The domestic camp was south west of the transmitter block, alongside the modern Grampian Fire Brigade headquarters building which stands on the site of the combined living accommodation huts. The two warden married quarters still stand alongside a short drive; they are now in private ownership and somewhat altered. At the end of the drive the Seco guard house also stands. There are two other huts and a small brick building within the domestic area, it’s impossible to determine their original purpose.
The receiver block was on the opposite side of the road but this has now been completely cleared and the site is now occupied by three large warehouses. The receiver site also included a watch house and a second pair of wardens cottages but these have gone without trace. A third lozenge shaped pillbox still stands however on the boundary fence line to the rear of the warehouses.

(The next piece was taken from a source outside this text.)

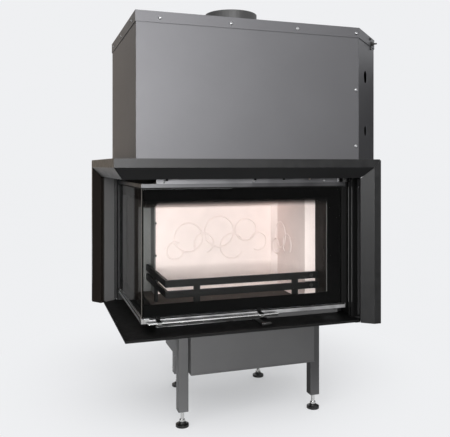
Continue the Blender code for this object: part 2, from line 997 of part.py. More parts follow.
def make_right_lining(right):
    name = "fireclay_right"
    rear = lining_back_front - clearance
    outline = (
        (lining_right_face, lining_right_front),
        (right, lining_right_front),
        (right, rear),
        (lining_right_face - lining_corner, rear),
        (lining_right_face, rear - lining_corner),
    )
    front_rise = (lining_back_front - lining_right_front) * baffle_rise_share
    top = lining_back_top + front_rise
    brick = prism(name, [outline], lining_foot, top + overrun, fireclay(name))
    slope = (
        (lining_back_front + overrun, lining_back_top - overrun * baffle_rise_share),
        (lining_back_front + overrun, top + 2 * overrun),
        (lining_right_front - overrun, top + 2 * overrun),
        (lining_right_front - overrun, top + overrun * baffle_rise_share),
    )
    left = lining_right_face - lining_corner - overrun
    cut(brick, prism_tool(name + "_slope", [slope], left, right + overrun, "x"))


def make_baffle(right, rear):
    name = "baffle"
    foot = lining_back_top + clearance
    rise = (lining_back_front - baffle_front) * baffle_rise_share
    height = baffle_thickness * math.hypot(whole_share, baffle_rise_share)
    # The slope starts a little higher than the wall's own, so that the two never share metal.
    start = foot + clearance
    outline = (
        (rear, foot),
        (rear, foot + height),
        (lining_back_front, start + height),
        (baffle_front, start + rise + height),
        (baffle_front, start + rise),
        (lining_back_front, start),
        (lining_back_front + clearance, foot),
    )
    prism(name, [outline], baffle_left, right, fireclay(name), "x")


def make_log_guard():
    name = "log_guard"
    depth = guard_bar_depth
    right = shell_inside_right - clearance
    rear = shell_inside_rear - clearance
    outline = (
        (guard_corner, guard_corner),
        (right, guard_corner),
        (right, guard_corner + depth),
        (guard_corner + depth, guard_corner + depth),
        (guard_corner + depth, rear),
        (guard_corner, rear),
    )
    guard = prism(name, [outline], guard_upper_foot, guard_upper_foot + guard_bar_height, black_paint(name))
    lower_top = guard_lower_foot + guard_bar_height
    join(guard, prism_tool(name + "_lower", [outline], guard_lower_foot, lower_top))
    top = guard_upper_foot + guard_bar_height
    for number, share in enumerate(guard_posts_along_shares):
        x = guard_corner + share * (right - guard_corner)
        low = (x, guard_corner, lining_foot)
        high = (x + guard_post_width, guard_corner + depth, top)
        join(guard, block_tool("%s_front_post_%d" % (name, number), low, high))
    for number, share in enumerate(guard_posts_back_shares):
        y = guard_corner + share * (rear - guard_corner)
        low = (guard_corner, y, lining_foot)
        high = (guard_corner + depth, y + guard_post_width, top)
        join(guard, block_tool("%s_side_post_%d" % (name, number), low, high))


def corner_outline(near, far, front_end, side_end):
    """An L in plan, from near to far behind the door's face."""
    return (
        (near, near),
        (front_end, near),
        (front_end, far),
        (far, far),
        (far, side_end),
        (near, side_end),
    )


def make_trims():
    outline = corner_outline(door_corner, door_back, door_right, door_rear)
    groove_reach = stile_width - groove_depth
    groove = corner_outline(groove_front, groove_back, door_right - groove_reach, door_rear - groove_reach)
    levels = {
        "door_bottom_trim": (door_foot, door_foot + trim_height - groove_depth),
        "door_top_trim": (door_top - trim_height, door_top - trim_height - overrun),
    }
    for name, (foot, groove_foot) in levels.items():
        material = paint(name, (0.42, 0.42, 0.43), 0.35, 1.0)
        trim = prism(name, [outline], foot, foot + trim_height, material)
        groove_top = groove_foot + groove_depth + overrun
        cut(trim, prism_tool(name + "_groove", [groove], groove_foot, groove_top))


def make_stile(side):
    name = "door_%s_stile" % side
    material = paint(name, (0.42, 0.42, 0.43), 0.35, 1.0)
    foot = door_foot + trim_height + clearance
    top = door_top - trim_height - clearance
    heights = (foot, top)
    stile = side_block(name, side, (-stile_width, 0), (door_corner, carriage_back), heights, material)
    whole = (door_foot, door_top)
    plate = side_block_tool(
        name + "_plate", side, (-carriage_overlap, rail_bar_end), (carriage_front, carriage_back), whole
    )
    join(stile, plate)
    bar_along = (rail_bar_start, rail_bar_end)
    join(stile, side_block_tool(name + "_bar", side, bar_along, (door_corner, carriage_back), whole))
    tongue_along = (rail_bar_start, weight_end)
    join(stile, side_block_tool(name + "_tongue", side, tongue_along, (tongue_front, carriage_back), whole))
    groove_along = (-stile_width - overrun, groove_depth - stile_width)
    groove_across = (groove_front, groove_back)
    groove_heights = (foot - overrun, top + overrun)
    cut(stile, side_block_tool(name + "_groove", side, groove_along, groove_across, groove_heights))


def make_glass():
    edge = stile_width - groove_depth + clearance
    material = paint("front_glass", (0.80, 0.84, 0.83), 0.02, 0.0, 0.3)
    front_low = (glass_front, glass_front, pane_foot)
    front_high = (door_right - edge, glass_back, pane_top)
    block("front_glass", front_low, front_high, material)
    material = paint("side_glass", (0.80, 0.84, 0.83), 0.02, 0.0, 0.3)
    side_low = (glass_front, glass_back + clearance, pane_foot)
    side_high = (glass_back, door_rear - edge, pane_top)
    block("side_glass", side_low, side_high, material)


def make_clamp_strip():
    name = "door_clamp_strip"
    left = door_corner + clamp_start
    right = door_right - clamp_end_gap
    front = carriage_front
    rear = front + clamp_sheet
    strip = block(name, (left, front, clamp_foot), (right, rear, clamp_top), bare_steel(name))
    for number, share in enumerate(clamp_notch_shares):
        x = left + share * (right - left)
        low = (x - clamp_notch_width / 2, front - overrun, clamp_top - clamp_notch_depth)
        high = (x + clamp_notch_width / 2, rear + overrun, clamp_top + overrun)
        cut(strip, block_tool("%s_notch_%d" % (name, number), low, high))
    pin_foot = door_top + clearance
    pin_centre = (right - hinge_pin_inset, rear, (pin_foot + clamp_top) / 2)
    pin_length = clamp_top - pin_foot
    join(strip, cylinder_tool(name + "_pin", pin_centre, hinge_pin_radius, pin_length, "z", small_facets))


def make_handle():
    name = "handle_rod"
    centre = ((rod_start + rod_end) / 2, -rod_front, rod_height)
    cylinder(name, centre, rod_radius, rod_end - rod_start, "x", bare_steel(name), round_facets)
    for side, x in handle_places.items():
        make_handle_bracket(side, x)


def make_handle_bracket(side, x):
    name = "handle_bracket_" + side
    back = door_corner - clearance
    face = back - handle_sheet
    ring = rod_radius + handle_ring
    front = -rod_front - ring
    foot = rod_height - handle_ring
    arm_top = rod_height + handle_ring
    outline = (
        (back, door_foot),
        (back, handle_top),
        (face, handle_top),
        (face, arm_top + handle_sheet),
        (0, arm_top),
        (front + handle_sheet, arm_top),
        (front, rod_height + handle_sheet),
        (front, rod_height - handle_sheet),
        (front + handle_sheet, foot),
        (0, foot),
    )
    outline = outline[::-1]
    low = x - handle_width / 2
    bracket = prism(name, [outline], low, low + handle_width, bare_steel(name), "x")
    bore = rod_radius + clearance
    hole_at = (x, -rod_front, rod_height)
    cut(bracket, cylinder_tool(name + "_bore", hole_at, bore, 2 * handle_width, "x", round_facets))


def make_column(side):
    name = "guide_rail_" + side
    half = column_sheet / 2
    web = column_reach - half
    plan = (
        (column_lip_start, column_front + half),
        (web, column_front + half),
        (web, column_rear - half),
        (weight_start, column_rear - half),
    )
    rows = []
    for along, across in plan:
        x, y = side_place(side, along, across)
        rows.append(((x, y, column_foot), (x, y, column_top)))
    column = folded_sheet(name, rows, column_sheet, black_paint(name), 0)
    lip_along = (column_lip_start, web)
    lip_across = (second_lip_front, second_lip_front + column_sheet)
    heights = (column_foot, second_lip_top)
    join(column, side_block_tool(name + "_second_lip", side, lip_along, lip_across, heights))
    join(column, flange_tool(name + "_flange", side, web))


def flange_tool(name, side, start):
    """A folded cover strip beside the door, which closes the gap to the surround."""
    rear = flange_front + flange_sheet
    fold = flange_end - flange_sheet
    plan = (
        (start, flange_front),
        (fold, flange_front),
        (fold, flange_front - flange_depth),
        (flange_end, flange_front - flange_depth),
        (flange_end, rear),
        (start, rear),
    )
    outline = [side_place(side, along, across) for along, across in plan]
    top = surround_under - surround_sheet - clearance
    return prism_tool(name, [outline], column_foot + clearance, top)


def make_weight(side):
    name = "counterweight_" + side
    along = (weight_start, weight_end)
    across = (weight_front, weight_rear)
    material = paint(name, (0.10, 0.10, 0.10), 0.6, 0.5)
    weight = side_block(name, side, along, across, (weight_foot, weight_top), material)
    bevel(weight, weight_bevel)


def make_pulley(side):
    name = "pulley_" + side
    half = pulley_width / 2
    outer = pulley_radius + pulley_rim
    floor = pulley_radius - cable_radius - clearance
    profile = (
        (pulley_bore, half),
        (outer, half),
        (outer, half - pulley_edge),
        (floor, groove_floor / 2),
        (floor, -groove_floor / 2),
        (outer, pulley_edge - half),
        (outer, -half),
        (pulley_bore, -half),
    )
    centre = (*side_place(side, cable_along, pulley_across), pulley_height)
    material = paint(name, (0.6, 0.6, 0.6), 0.35, 0.9)
    turned(name, profile, True, round_facets, material, centre, side_way[side])


def make_pulley_bracket(side):
    name = "pulley_bracket_" + side
    end = column_inside - clearance
    start = end - bracket_sheet
    across = (pulley_across - bracket_width / 2, pulley_across + bracket_width / 2)
    heights = (pulley_height - bracket_rise, pulley_height + bracket_rise)
    bracket = side_block(name, side, (start, end), across, heights, bare_steel(name))
    half = pulley_width / 2 + clearance
    rounds = {
        "axle": (axle_radius, cable_along - half - axle_head / 2, start + bracket_sheet / 2),
        "collar": (axle_collar, cable_along + half, start + bracket_sheet / 2),
        "head": (axle_collar, cable_along - half - axle_head, cable_along - half),
    }
    for piece, (radius, low, high) in rounds.items():
        centre = (*side_place(side, (low + high) / 2, pulley_across), pulley_height)
        way = side_way[side]
        join(bracket, cylinder_tool(name + "_" + piece, centre, radius, high - low, way, small_facets))


def make_cables(side):
    steel = (0.5, 0.5, 0.5)
    runs = {
        "door": (cable_across, door_top + clearance),
        "weight": (weight_across, weight_top + clearance),
    }
    top = pulley_height - clearance
    for end, (across, foot) in runs.items():
        name = "cable_%s_%s" % (end, side)
        x, y = side_place(side, cable_along, across)
        centre = (x, y, (foot + top) / 2)
        material = paint(name, steel, 0.4, 1.0)
        cylinder(name, centre, cable_radius, top - foot, "z", material, small_facets)
    make_cable_wrap(side, steel)


def make_cable_wrap(side, steel):
    name = "cable_wrap_" + side
    curve = bpy.data.curves.new(name, "CURVE")
    curve.dimensions = "3D"
    curve.bevel_depth = cable_radius
    curve.bevel_resolution = 2
    curve.use_fill_caps = True
    spline = curve.splines.new("POLY")
    spline.points.add(arc_steps)
    for step, point in enumerate(spline.points):
        turn = half_turn * step / arc_steps
        across = pulley_across - pulley_radius * math.cos(turn)
        x, y = side_place(side, cable_along, across)
        point.co = (x, y, pulley_height + pulley_radius * math.sin(turn), 1)
    wrap = bpy.data.objects.new(name, curve)
    parts.objects.link(wrap)
    wrap.parent = root
    curve.materials.append(paint(name, steel, 0.4, 1.0))


def make_surround_top():
    """Five fold lines round the front-left corner, from the back of the side to the right end."""
    name = "surround_top"
    out = surround_out
    inner = surround_out - bevel_in
    fascia_foot = surround_top - fascia_height
    flat_end = surround_right - surround_sheet - mitre_gap
    flat_rear = surround_rear - surround_sheet - mitre_gap
    beside = fascia_width
    within = fascia_width + bevel_width
    back_slope = return_flare * (surround_back + inner) / return_depth
    lines = (
        (-surround_back, surround_top, flat_end, flat_rear),
        (out, surround_top, flat_end, flat_rear),
        (out, fascia_foot, surround_right - beside, surround_rear - beside),
        (inner, surround_under, surround_right - within, surround_rear - within),
        (
            -surround_back,
            surround_under,
            surround_right - within + back_slope,
            surround_rear - within + back_slope,
        ),
    )
    rows = []
    for stand_out, height, right_end, rear_end in lines:
        line = (
            (-stand_out, rear_end, height),
            (-stand_out, -stand_out, height),
            (right_end, -stand_out, height),
        )
        rows.append(line)
    folded_sheet(name, rows, surround_sheet, black_paint(name), -1)


def make_surround_side(side):
    name = "surround_" + side
    out = surround_out
    inner = surround_out - bevel_in
    end = surround_out + (surround_right if side == "right" else surround_rear)
    fascia_foot = surround_top - fascia_height
    within = fascia_width + bevel_width
    full = surround_top - surround_sheet - mitre_gap
    lines = (
        (end, surround_back, full),
        (end, -out, full),
        (end - fascia_width, -out, fascia_foot - mitre_gap),
        (end - within, -inner, surround_under - mitre_gap),
        (end - within + return_flare, return_depth - inner, surround_under - mitre_gap),
    )
    rows = []
    for along, across, top in lines:
        near = along - out
        x, y = (near, across) if side == "right" else (across, near)
        rows.append(((x, y, surround_foot), (x, y, top)))
    inward = -1 if side == "left" else 1
    folded_sheet(name, rows, surround_sheet, black_paint(name), inward)


def make_door():
    make_trims()
    make_glass()
    make_clamp_strip()
    make_handle()
    for side in ("right", "left"):
        make_stile(side)


def make_lift():
    for side in ("right", "left"):
        make_column(side)
        make_weight(side)
        make_pulley(side)
        make_pulley_bracket(side)
        make_cables(side)


def make_surround():
    make_surround_top()
    for side in ("right", "left"):
        make_surround_side(side)


def make_fireplace():
    make_legs()
    make_bottom_plate()
    make_air_box()
    make_air_slide()
    make_sill()
    make_shell()
    make_jacket()
    make_smoke_box()
    make_lining()
    make_log_guard()
    make_hood()
    make_door()
    make_lift()
    make_surround()


make_fireplace()
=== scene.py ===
"""The looks of a corner fireplace with a water jacket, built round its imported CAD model."""

import json
import math

import bmesh
import bpy
from mathutils import Matrix, Vector


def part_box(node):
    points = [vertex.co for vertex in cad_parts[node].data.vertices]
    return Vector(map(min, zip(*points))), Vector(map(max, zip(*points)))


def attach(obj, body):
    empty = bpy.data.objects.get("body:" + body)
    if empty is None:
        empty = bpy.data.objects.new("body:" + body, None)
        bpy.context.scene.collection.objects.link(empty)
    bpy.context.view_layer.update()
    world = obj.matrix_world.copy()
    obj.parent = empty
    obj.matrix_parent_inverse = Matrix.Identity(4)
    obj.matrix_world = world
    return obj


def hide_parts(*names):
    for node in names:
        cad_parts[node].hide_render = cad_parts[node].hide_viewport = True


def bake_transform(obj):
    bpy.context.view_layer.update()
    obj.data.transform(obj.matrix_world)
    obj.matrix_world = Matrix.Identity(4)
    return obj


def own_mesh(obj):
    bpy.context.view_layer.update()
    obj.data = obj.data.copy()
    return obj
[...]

The two buried reserves are within 30 yards of each other on farmland 100 yards east of the transmitter block. The main access was by moving three flat reinforced concrete covers mounted on steel rollers and running rails. The two larger covers were for plant access and the smaller cover gives access to a steel staircase down 17' 5" into the bunker. Close to each set of hatches there are three cement rendered brick ventilators with wooden slats for intake and exhaust ventilation. Each reserve has two short ventilators standing about two feet high with the wooden slats missing and a long ventilator standing approximately 16 feet high. It is unclear why two of the ventilators at Schoolhill are so tall, at other buried reserves all the ventilators are the same height.
Close to each reserve there are four concrete bases for the 120' high reserve masts. A short section of steel for fixing the wooden legs still protrudes from each concrete base. Each reserve also has an emergency escape shaft with the steel hatches still in place.
The two buried reserve bunkers are completely flooded and are used by the police for diver training.